I had an interview with Bill Hobson, executive director of the Downtown Emergency Services Center, today. The DESC is a major homeless-services provider, operating about 750 units of supportive housing and running an emergency shelter with 300 beds. It is also the operator of 1811 Eastlake, a housing project for chronically homeless severely alcoholic adults that I wrote about earlier in this blog.
During the conversation, I asked if he had any clients who might be willing to talk about their experiences in the new style of housing, and he said no, and challenged me to write a story without trying to put a human face onto homelessness. He said that the personalized stories about homelessness are getting way overdone in the news media.

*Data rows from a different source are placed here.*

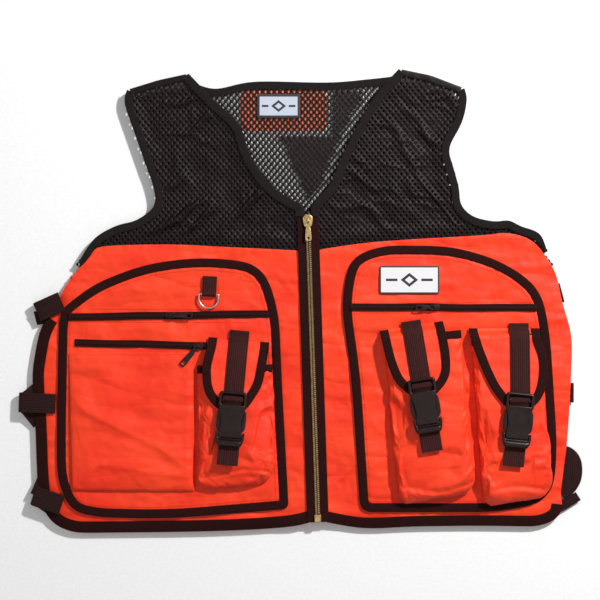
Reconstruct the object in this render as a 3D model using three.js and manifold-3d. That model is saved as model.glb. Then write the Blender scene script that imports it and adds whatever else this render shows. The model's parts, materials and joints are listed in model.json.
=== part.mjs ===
// A blaze orange sportsman's vest laid flat on its back: net yokes, nylon fronts with bound pockets, three
// flapped pouches closed by side-release buckles, a brass separating zipper and webbing side straps.
// Millimetres. +X is the viewer's right, +Y runs from hem to collar, +Z is up, away from the surface.
import * as THREE from 'three';
import { mergeVertices } from 'three/addons/utils/BufferGeometryUtils.js';
import Module from 'manifold-3d';

const wasm = await Module();
wasm.setup();

// ---------------------------------------------------------------- driving dimensions
const GAP = 0.3; // clearance between neighbouring pieces
const CLOTH = 1.8; // a lined and folded layer of nylon or net
const BACK_TOP = 3.4; // inside face of the back
const FRONT = 10; // inside face of the fronts, so that a torso fits between
const FRONT_TOP = FRONT + CLOTH;
const POCKET = FRONT_TOP + GAP; // large bound pockets lie on the fronts
const POCKET_TOP = POCKET + CLOTH;
const ON_POCKET = POCKET_TOP + GAP; // level of what is sewn on the large pockets
const TAPE = 1.2; // binding and zipper tape
const BINDING = 13; // visible width of the edge binding
const WEBBING = 25; // one-inch webbing
const WEB_THICK = 1.4;
const ZIP_TOP = [6, 119];
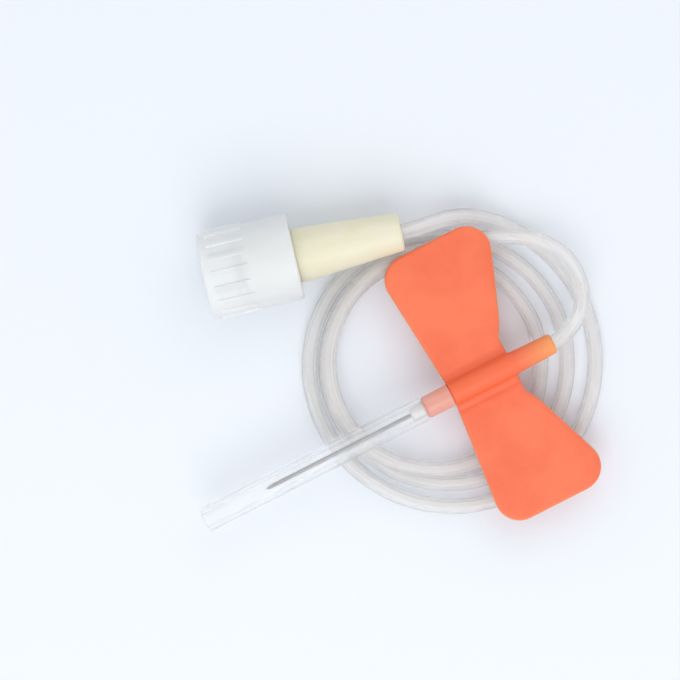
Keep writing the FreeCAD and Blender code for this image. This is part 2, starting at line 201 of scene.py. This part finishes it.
def hollow_tube(name, path, outside, bore, sides=32):
    """A tube with a wall, its rings carried along the path without twist."""
    work = bmesh.new()
    across = None
    walls = {outside / 2: [], bore / 2: []}
    for i, centre in enumerate(path):
        ahead = (path[min(i + 1, len(path) - 1)] - path[max(i - 1, 0)]).normalized()
        if across is None:
            across = ahead.orthogonal().normalized()
        across = (across - ahead * across.dot(ahead)).normalized()
        up = ahead.cross(across)
        for radius, rings in walls.items():
            ring = []
            for j in range(sides):
                angle = 2 * math.pi * j / sides
                spoke = math.cos(angle) * across + math.sin(angle) * up
                ring.append(work.verts.new(centre + radius * spoke))
            rings.append(ring)
    outer, inner = walls[outside / 2], walls[bore / 2]
    for rings, flip in ((outer, False), (inner, True)):
        for before, after in zip(rings, rings[1:]):
            for j in range(sides):
                k = (j + 1) % sides
                face = [before[j], before[k], after[k], after[j]]
                work.faces.new(face[::-1] if flip else face)
    for end, flip in ((0, True), (-1, False)):
        for j in range(sides):
            k = (j + 1) % sides
            face = [outer[end][j], outer[end][k], inner[end][k], inner[end][j]]
            work.faces.new(face[::-1] if flip else face)
    bmesh.ops.recalc_face_normals(work, faces=work.faces)
    mesh = bpy.data.meshes.new(name)
    work.to_mesh(mesh)
    work.free()
    return new_object(name, mesh)


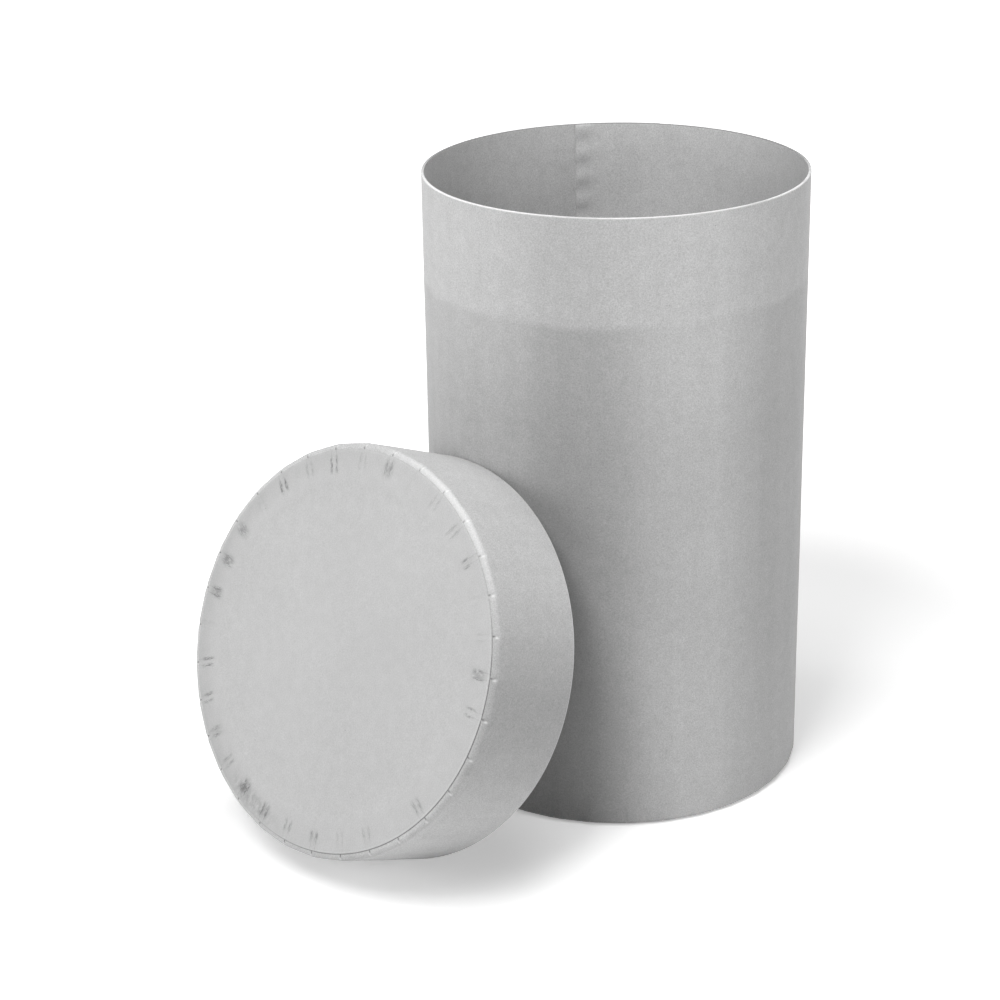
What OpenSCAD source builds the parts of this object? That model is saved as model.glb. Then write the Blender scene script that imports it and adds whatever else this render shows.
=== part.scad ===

It does pose an interesting question. I must admit that I, too, am tired of the "weeping mother" cliche when it comes to news reporters -- both print and television -- trying to illustrate a complex social problem. But if you just talk to administrators, you end up with kind of a dry story. I think I am still going to try finding someone who's gotten in to one of the new units of permanent housing that have been built in King County, not to emotionalize the story, but I do need to be able to tell readers what it means to get from the chaos of emergency and temporary shelter to the stability of permanent housing.
Hobson does have a point. I told him, "One of the reasons you see reporters present stories that way is that we are bad at math, and it's easier to present a personal story than using statistics."